Jul
09
2013

No Hero, No Coverage: Restrictive Abortion Provisions in Ohio Budget

Wendy Davis (cc photo: David Weaver)

Wendy Davis (cc photo: David Weaver)

Everyone heard about the one state senator in Texas who stood up–literally–for a woman's right to choose. But there was little commotion after recent abortion-restricting legislation in Ohio was passed.

The budget bill Ohio Gov. John Kasich signed late last month had numerous anti-abortion provisions in it. Similar laws are starting to be enforced this month in a number of states, including Alabama, Indiana, Kansas, Mississippi and South Dakota (ABC7/2/13).  

The Ohio budget bill will make it difficult for family planning groups to receive funding (Washington Post, 7/1/13) and can suspend public assets for rape crisis clinics if they counsel victims on abortion options (Reuters, 6/30/13).  One of the most intrusive sections of the budget mandates that mothers seeking an abortion must undergo a fetal ultrasound, whether or not the doctor recommends it, and requires doctor's to inform them of their unborn child's heartbeat (Mother Jones7/1/13). 

NBC host Rachel Maddow pointed out on her show (7/1/13) that these lawmakers actually changed the definition of pregnancy:

Now by decree, from Republican Gov.
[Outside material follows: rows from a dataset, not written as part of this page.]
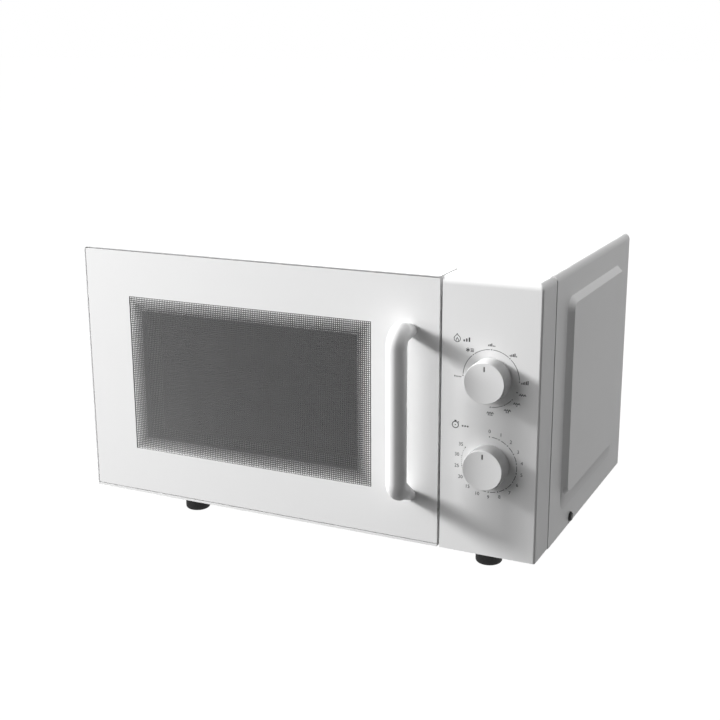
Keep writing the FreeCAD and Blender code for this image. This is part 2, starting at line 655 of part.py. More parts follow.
def make_door_face():
    x = (X_L + DOOR_RIM + FACE_LINE, DOOR_R)
    z = (Z_B + DOOR_FOOT_RIM + FACE_LINE, Z_T - DOOR_RIM - FACE_LINE)
    y = (Y_F, Y_F + FACE_T)
    radius = DOOR_CORNER_R - DOOR_RIM - FACE_LINE
    sheet = rounded(block(x, y, z), radius, AXIS_Y, lambda p: p.z > Z_T - 4 and p.x < 0)
    window = block(WIN_X, grown(y, 1), WIN_Z)
    screws = [rod(sx, y[0] - 1, sz, AXIS_Y, SCREW_R, 6) for sx, sz in handle_screw_places()]
    save("door_front_panel", without(sheet, window, *screws))
    pane = block(grown(WIN_X, -PANE_GAP), (Y_F + PANE_RECESS, Y_F + FACE_T), grown(WIN_Z, -PANE_GAP))
    save("window_pane", pane)


def make_door_screen():
    x = (X_L + HINGE_STRIP + 2, DOOR_R - 34)
    z = grown((Z_B, Z_T), -7.0)
    y = (Y_F + SCREEN_DEPTH, Y_F + 27.5)
    pan = block(x, y, z)
    hollow = block(grown(x, -SHEET), (y[0] + SHEET, y[1] + 1), grown(z, -SHEET))
    save("door_screen", without(pan, hollow))


def choke_window():
    return grown(WIN_X, -CHOKE_LIP), grown(WIN_Z, -CHOKE_LIP)


def make_choke_cover():
    x = (X_L + HINGE_STRIP + 0.3, DOOR_R - DOOR_WALL - 0.3)
    z = grown((Z_B, Z_T), -DOOR_WALL - 0.3)
    back = Y_F + DOOR_T
    hole_x, hole_z = choke_window()
    skin = frame_ring(x, (back - 2.2, back), z, hole_x, hole_z)
    lip = frame_ring(grown(hole_x, 2.0), (back - 7, back), grown(hole_z, 2.0), hole_x, hole_z)
    cover = joined(skin, lip)
    cuts = hook_blocks(around(LATCH_X, LATCH_T / 2 + GAP), (back - 8, back + 1), GAP, LATCH_TRAVEL)
    save("choke_cover", without(cover, *cuts))
    pane = block(hole_x, (back - 5.0, back - 4.0), hole_z)
    save("inner_window", pane)


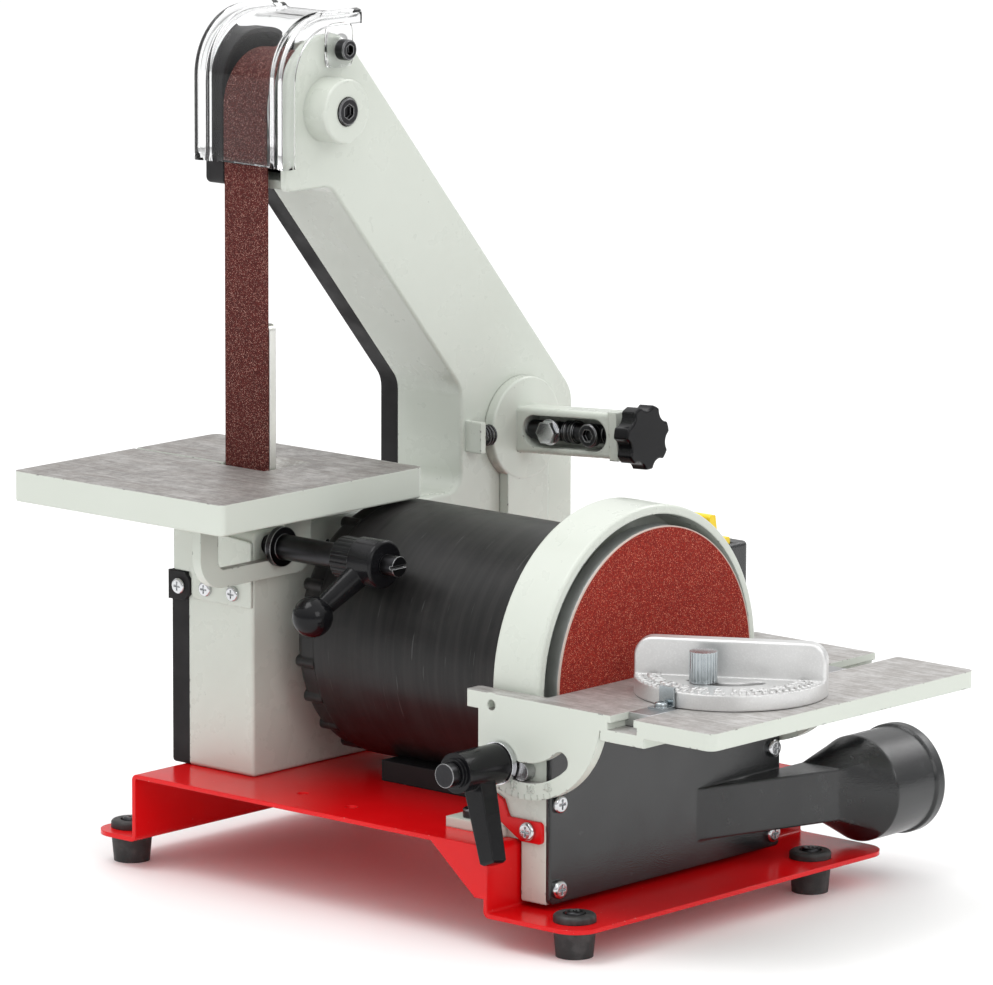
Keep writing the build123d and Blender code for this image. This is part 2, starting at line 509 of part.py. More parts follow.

John Kasich and the Republicans in the Ohio state legislature, your pregnancy begins even before implantation of a fertilized egg in the uterine lining.

Wendy Davis' remarkable filibuster  in Texas was mentioned in a total of 737 stories in the U.S.  between June 23 to June 29, according to the Nexis news database. She was reported across the globe in 179 newspapers, 116 newswires, 102 web-based publications and  59 news transcripts. 

Gov. John Kasich signing abortion restrictions.

Male politicians gather round to watch Ohio Gov. John Kasich sign restrictions on abortion into law.

The abortion restrictions in Ohio's budget was reported 72 times in the U.S. between June 28 and July 3–16 of which were in newspapers, three in Web-based publications, 22 newswires and eight news transcripts around the world. 

These stories are similar, but the Texas legislation received far more coverage because there was a strong figure trying to prevent it in a dramatic fashion. No one would deny the importance of Davis' stand, but the media's reliance on character and drama allowed Ohio's abortion restrictions to slip under everyone's noses.

The media is supposed to serve as a check on government power by educating the citizenry on legislation that will affect them. By taking a pass on the Ohio story because there wasn't a heroic figure to tell a story about, journalists let the public down.